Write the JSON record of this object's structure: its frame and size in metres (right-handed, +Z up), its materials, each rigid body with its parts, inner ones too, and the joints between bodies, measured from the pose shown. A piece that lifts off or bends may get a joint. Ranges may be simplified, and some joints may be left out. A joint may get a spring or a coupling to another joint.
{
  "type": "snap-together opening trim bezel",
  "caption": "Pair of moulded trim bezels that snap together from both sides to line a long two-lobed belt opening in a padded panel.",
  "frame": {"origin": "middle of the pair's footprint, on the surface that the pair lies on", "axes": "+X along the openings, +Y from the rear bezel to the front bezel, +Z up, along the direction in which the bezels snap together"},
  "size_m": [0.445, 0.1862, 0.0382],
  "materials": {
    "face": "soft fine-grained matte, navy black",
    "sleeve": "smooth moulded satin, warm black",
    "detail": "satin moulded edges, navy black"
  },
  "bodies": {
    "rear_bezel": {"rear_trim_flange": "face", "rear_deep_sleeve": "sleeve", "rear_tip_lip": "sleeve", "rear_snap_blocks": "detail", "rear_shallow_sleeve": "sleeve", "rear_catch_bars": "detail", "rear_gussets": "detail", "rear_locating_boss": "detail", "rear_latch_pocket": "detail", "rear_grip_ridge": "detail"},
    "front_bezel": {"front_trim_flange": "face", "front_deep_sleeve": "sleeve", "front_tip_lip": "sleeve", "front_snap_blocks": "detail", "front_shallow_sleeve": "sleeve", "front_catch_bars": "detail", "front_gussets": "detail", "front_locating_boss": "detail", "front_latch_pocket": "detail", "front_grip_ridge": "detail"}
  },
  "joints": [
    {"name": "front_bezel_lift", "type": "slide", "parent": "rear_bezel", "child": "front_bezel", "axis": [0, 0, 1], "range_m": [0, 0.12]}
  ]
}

• • •

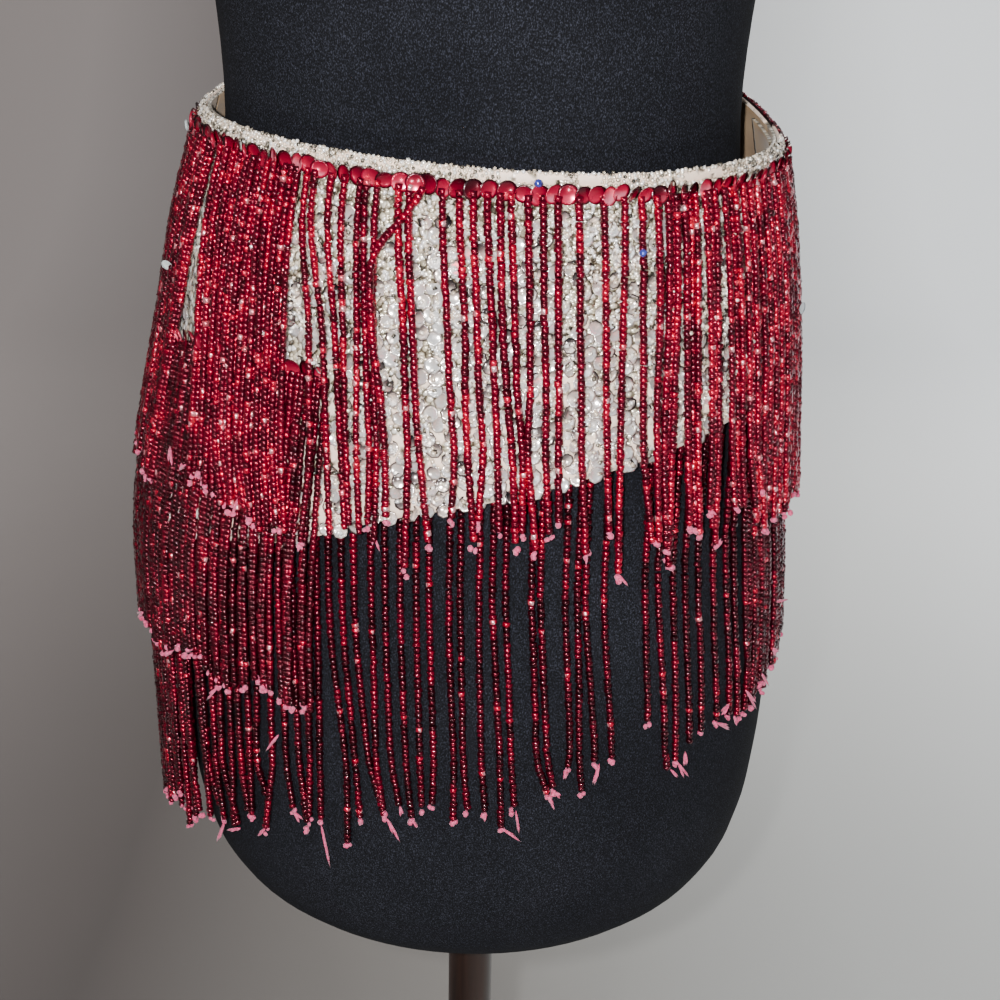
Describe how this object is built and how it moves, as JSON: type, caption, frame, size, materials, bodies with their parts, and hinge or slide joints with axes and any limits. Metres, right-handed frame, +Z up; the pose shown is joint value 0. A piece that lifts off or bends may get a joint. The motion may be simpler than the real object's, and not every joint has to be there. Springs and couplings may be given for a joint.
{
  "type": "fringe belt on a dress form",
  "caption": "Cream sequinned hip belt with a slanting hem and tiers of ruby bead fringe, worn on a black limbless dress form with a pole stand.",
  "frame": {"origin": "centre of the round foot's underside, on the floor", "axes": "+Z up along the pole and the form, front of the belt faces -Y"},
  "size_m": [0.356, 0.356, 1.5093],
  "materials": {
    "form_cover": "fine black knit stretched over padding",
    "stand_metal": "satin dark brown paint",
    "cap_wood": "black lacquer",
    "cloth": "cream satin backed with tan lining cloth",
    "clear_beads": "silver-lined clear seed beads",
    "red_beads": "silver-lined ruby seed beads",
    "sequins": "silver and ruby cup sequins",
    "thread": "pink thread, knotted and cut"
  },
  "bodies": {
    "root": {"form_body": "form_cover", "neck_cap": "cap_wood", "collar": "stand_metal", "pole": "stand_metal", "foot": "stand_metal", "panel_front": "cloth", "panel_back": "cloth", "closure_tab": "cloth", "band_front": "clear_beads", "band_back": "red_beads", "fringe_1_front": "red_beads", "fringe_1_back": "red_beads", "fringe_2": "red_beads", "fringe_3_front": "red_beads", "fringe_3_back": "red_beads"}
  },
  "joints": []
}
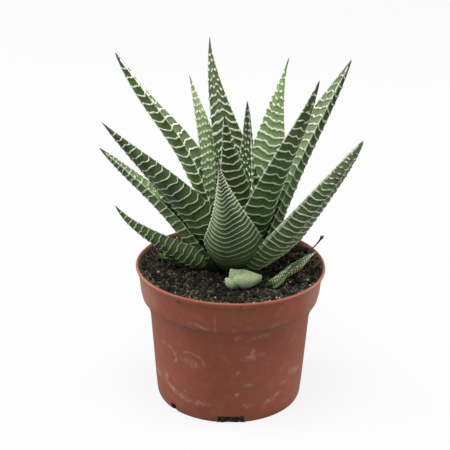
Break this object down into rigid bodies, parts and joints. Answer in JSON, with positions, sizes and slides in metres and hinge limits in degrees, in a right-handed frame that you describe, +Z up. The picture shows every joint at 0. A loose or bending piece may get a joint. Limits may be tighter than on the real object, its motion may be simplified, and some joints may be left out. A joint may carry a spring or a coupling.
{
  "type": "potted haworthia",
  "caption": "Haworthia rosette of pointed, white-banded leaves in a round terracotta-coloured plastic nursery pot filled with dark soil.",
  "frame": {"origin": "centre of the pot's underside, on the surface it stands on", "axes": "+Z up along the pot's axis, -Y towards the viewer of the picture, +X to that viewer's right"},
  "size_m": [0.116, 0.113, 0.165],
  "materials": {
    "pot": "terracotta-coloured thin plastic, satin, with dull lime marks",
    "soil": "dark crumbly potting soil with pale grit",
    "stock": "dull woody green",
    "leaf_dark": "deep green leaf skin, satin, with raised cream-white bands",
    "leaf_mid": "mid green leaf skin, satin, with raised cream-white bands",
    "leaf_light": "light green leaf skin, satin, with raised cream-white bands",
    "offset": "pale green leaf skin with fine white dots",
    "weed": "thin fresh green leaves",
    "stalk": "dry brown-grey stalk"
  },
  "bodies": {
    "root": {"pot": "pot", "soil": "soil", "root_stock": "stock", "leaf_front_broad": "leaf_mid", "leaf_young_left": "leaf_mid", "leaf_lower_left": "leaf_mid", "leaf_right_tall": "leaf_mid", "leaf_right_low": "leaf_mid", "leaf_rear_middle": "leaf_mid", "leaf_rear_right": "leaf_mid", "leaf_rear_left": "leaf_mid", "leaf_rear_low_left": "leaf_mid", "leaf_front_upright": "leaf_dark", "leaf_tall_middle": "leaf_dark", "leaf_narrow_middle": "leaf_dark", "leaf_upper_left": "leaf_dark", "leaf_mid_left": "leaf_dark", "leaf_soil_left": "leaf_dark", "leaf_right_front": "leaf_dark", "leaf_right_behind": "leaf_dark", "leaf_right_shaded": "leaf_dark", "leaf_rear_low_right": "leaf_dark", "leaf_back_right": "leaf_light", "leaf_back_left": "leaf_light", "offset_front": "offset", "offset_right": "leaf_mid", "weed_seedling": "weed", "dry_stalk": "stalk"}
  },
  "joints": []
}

• • •

From the records above, copy every line that holds the word "type".

  "type": "snap-together opening trim bezel",
    {"name": "front_bezel_lift", "type": "slide", "parent": "rear_bezel", "child": "front_bezel", "axis": [0, 0, 1], "range_m": [0, 0.12]}
Describe how this object is built and how it moves, as JSON: type, caption, frame, size, materials, bodies with their parts, and hinge or slide joints with axes and any limits. Metres, right-handed frame, +Z up; the pose shown is joint value 0. A piece that lifts off or bends may get a joint. The motion may be simpler than the real object's, and not every joint has to be there. Springs and couplings may be given for a joint.
  "type": "fringe belt on a dress form",
  "type": "potted haworthia",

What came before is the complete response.